> **WHAT IS REQUIRED**
Scan the data beneath this task and copy each line that includes "materials".

> **DATA SECTION**
# # #

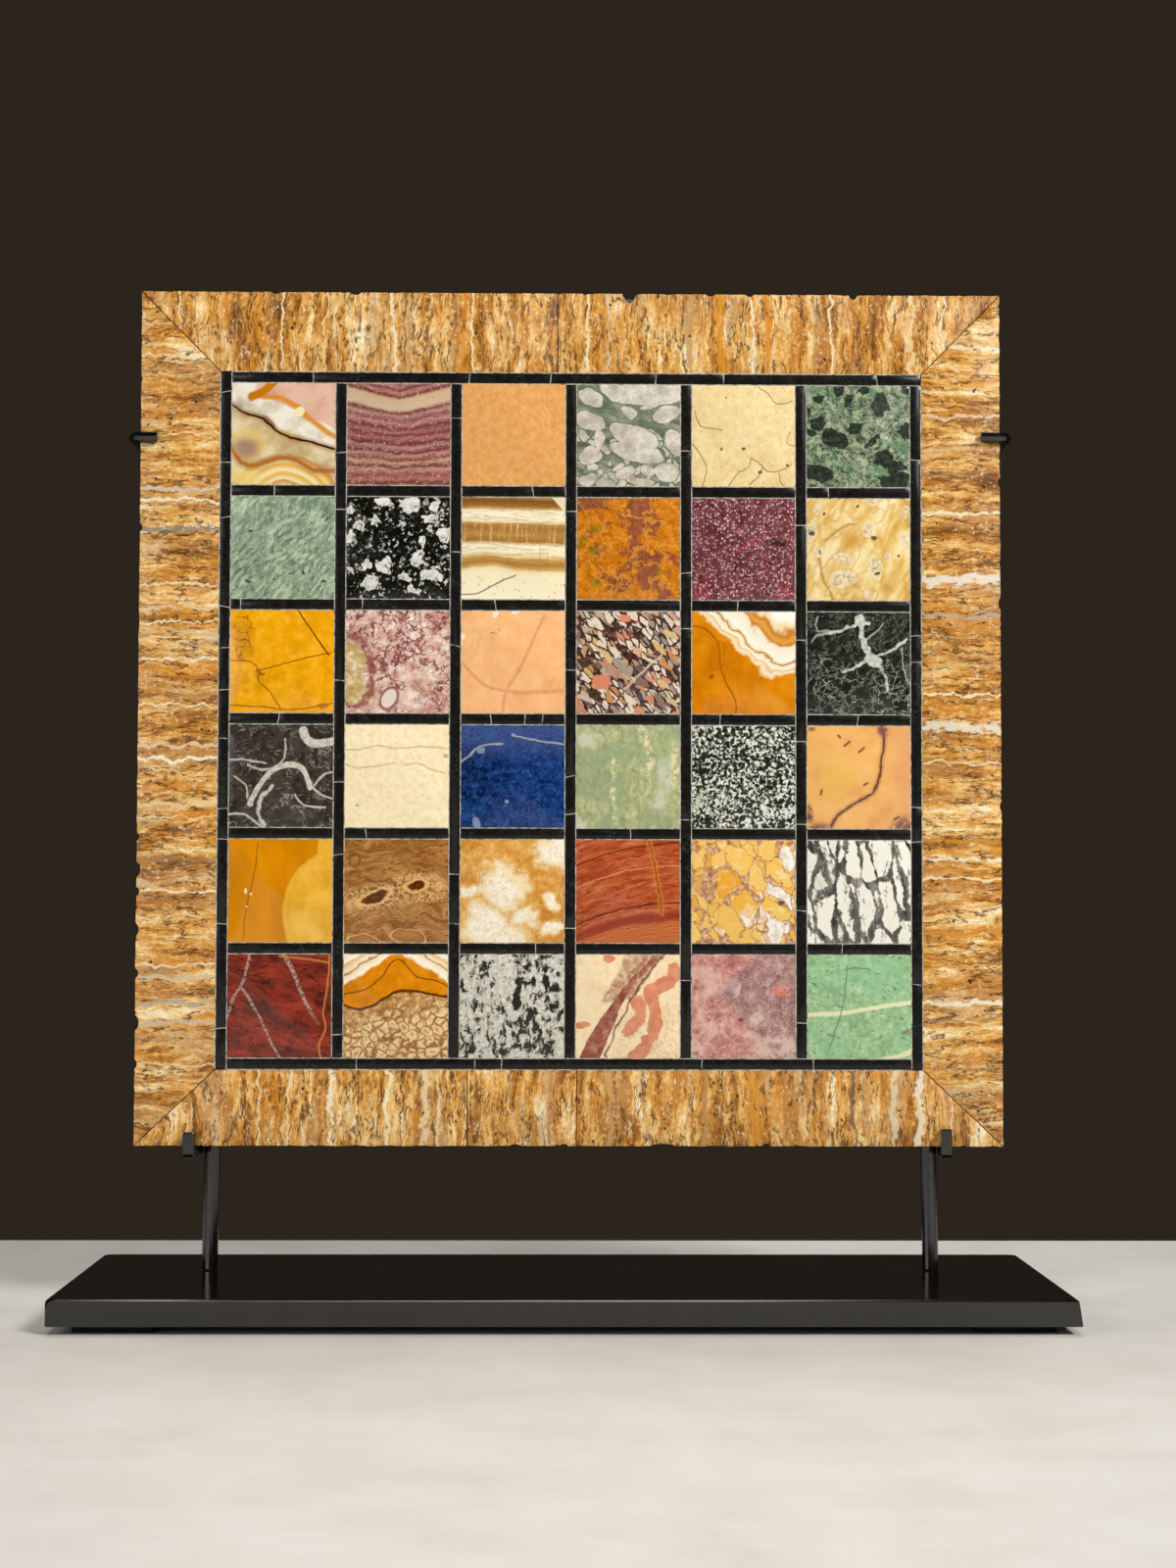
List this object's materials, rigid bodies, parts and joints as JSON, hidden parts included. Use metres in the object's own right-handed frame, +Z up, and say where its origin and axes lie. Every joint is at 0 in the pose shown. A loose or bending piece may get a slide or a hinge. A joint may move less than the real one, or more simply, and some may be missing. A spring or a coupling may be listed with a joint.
{
  "type": "marble specimen tablet",
  "caption": "Square inlaid tablet of polished marble specimens in a black lattice with a banded stone border, upright on a black steel stand.",
  "frame": {"origin": "centre of the stand's footprint, at the height of the surface it stands on", "axes": "+Z up, +X to the right seen from the front, the tablet's face looks along -Y"},
  "size_m": [0.357, 0.1285, 0.3748],
  "materials": {
    "black_painted_steel": "black paint, satin, worn at the edges",
    "black_rubber": "matte",
    "slate": "sawn, matte",
    "black_marble": "polished, lightly scratched",
    "banded_travertine": "polished, banded ochre, brown and cream",
    "flame_onyx": "polished, flame onyx",
    "plum_banded_alabaster": "polished, plum banded alabaster",
    "apricot_marble": "polished, apricot marble",
    "pebble_conglomerate": "polished, pebble conglomerate",
    "cream_limestone": "polished, cream limestone",
    "serpentine_breccia": "polished, serpentine breccia",
    "sage_marble": "polished, sage marble",
    "black_and_white_breccia": "polished, black and white breccia",
    "banded_onyx": "polished, banded onyx",
    "leopard_jasper": "polished, leopard jasper",
    "red_porphyry": "polished, red porphyry",
    "shell_lumachella": "polished, shell lumachella",
    "siena_yellow": "polished, siena yellow",
    "plum_veined_alabaster": "polished, plum veined alabaster",
    "peach_marble": "polished, peach marble",
    "coloured_breccia": "polished, coloured breccia",
    "amber_agate": "polished, amber agate",
    "black_star_marble": "polished, black star marble",
    "charcoal_swirl_marble": "polished, charcoal swirl marble",
    "ivory_marble": "polished, ivory marble",
    "lapis_lazuli": "polished, lapis lazuli",
    "celadon_marble": "polished, celadon marble",
    "salt_and_pepper_granite": "polished, salt and pepper granite",
    "purple_veined_apricot": "polished, purple veined apricot",
    "honey_alabaster": "polished, honey alabaster",
    "wood_grain_alabaster": "polished, wood grain alabaster",
    "clouded_white_marble": "polished, clouded white marble",
    "arched_red_jasper": "polished, arched red jasper",
    "yellow_breccia": "polished, yellow breccia",
    "white_lozenge_marble": "polished, white lozenge marble",
    "dark_red_jasper": "polished, dark red jasper",
    "cellular_agate": "polished, cellular agate",
    "black_flecked_marble": "polished, black flecked marble",
    "maroon_veined_cream": "polished, maroon veined cream",
    "rose_marble": "polished, rose marble",
    "mint_green_marble": "polished, mint green marble"
  },
  "bodies": {
    "root": {"base_plate": "black_painted_steel", "rod_left": "black_painted_steel", "rod_right": "black_painted_steel", "hook_left": "black_painted_steel", "hook_right": "black_painted_steel", "clip_left": "black_painted_steel", "clip_right": "black_painted_steel", "foot_pad_front_left": "black_rubber", "foot_pad_front_right": "black_rubber", "foot_pad_back_left": "black_rubber", "foot_pad_back_right": "black_rubber", "backing_slab": "slate", "black_strip_lattice": "black_marble", "border_top_left": "banded_travertine", "border_top_right": "banded_travertine", "border_bottom_left": "banded_travertine", "border_bottom_middle": "banded_travertine", "border_bottom_right": "banded_travertine", "border_left": "banded_travertine", "border_right": "banded_travertine", "stone_11_flame_onyx": "flame_onyx", "stone_12_plum_banded_alabaster": "plum_banded_alabaster", "stone_13_apricot_marble": "apricot_marble", "stone_14_pebble_conglomerate": "pebble_conglomerate", "stone_15_cream_limestone": "cream_limestone", "stone_16_serpentine_breccia": "serpentine_breccia", "stone_21_sage_marble": "sage_marble", "stone_22_black_and_white_breccia": "black_and_white_breccia", "stone_23_banded_onyx": "banded_onyx", "stone_24_leopard_jasper": "leopard_jasper", "stone_25_red_porphyry": "red_porphyry", "stone_26_shell_lumachella": "shell_lumachella", "stone_31_siena_yellow": "siena_yellow", "stone_32_plum_veined_alabaster": "plum_veined_alabaster", "stone_33_peach_marble": "peach_marble", "stone_34_coloured_breccia": "coloured_breccia", "stone_35_amber_agate": "amber_agate", "stone_36_black_star_marble": "black_star_marble", "stone_41_charcoal_swirl_marble": "charcoal_swirl_marble", "stone_42_ivory_marble": "ivory_marble", "stone_43_lapis_lazuli": "lapis_lazuli", "stone_44_celadon_marble": "celadon_marble", "stone_45_salt_and_pepper_granite": "salt_and_pepper_granite", "stone_46_purple_veined_apricot": "purple_veined_apricot", "stone_51_honey_alabaster": "honey_alabaster", "stone_52_wood_grain_alabaster": "wood_grain_alabaster", "stone_53_clouded_white_marble": "clouded_white_marble", "stone_54_arched_red_jasper": "arched_red_jasper", "stone_55_yellow_breccia": "yellow_breccia", "stone_56_white_lozenge_marble": "white_lozenge_marble", "stone_61_dark_red_jasper": "dark_red_jasper", "stone_62_cellular_agate": "cellular_agate", "stone_63_black_flecked_marble": "black_flecked_marble", "stone_64_maroon_veined_cream": "maroon_veined_cream", "stone_65_rose_marble": "rose_marble", "stone_66_mint_green_marble": "mint_green_marble"}
  },
  "joints": []
}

# # #

> **WRITTEN ANSWER**
List this object's materials, rigid bodies, parts and joints as JSON, hidden parts included. Use metres in the object's own right-handed frame, +Z up, and say where its origin and axes lie. Every joint is at 0 in the pose shown. A loose or bending piece may get a slide or a hinge. A joint may move less than the real one, or more simply, and some may be missing. A spring or a coupling may be listed with a joint.
  "materials": {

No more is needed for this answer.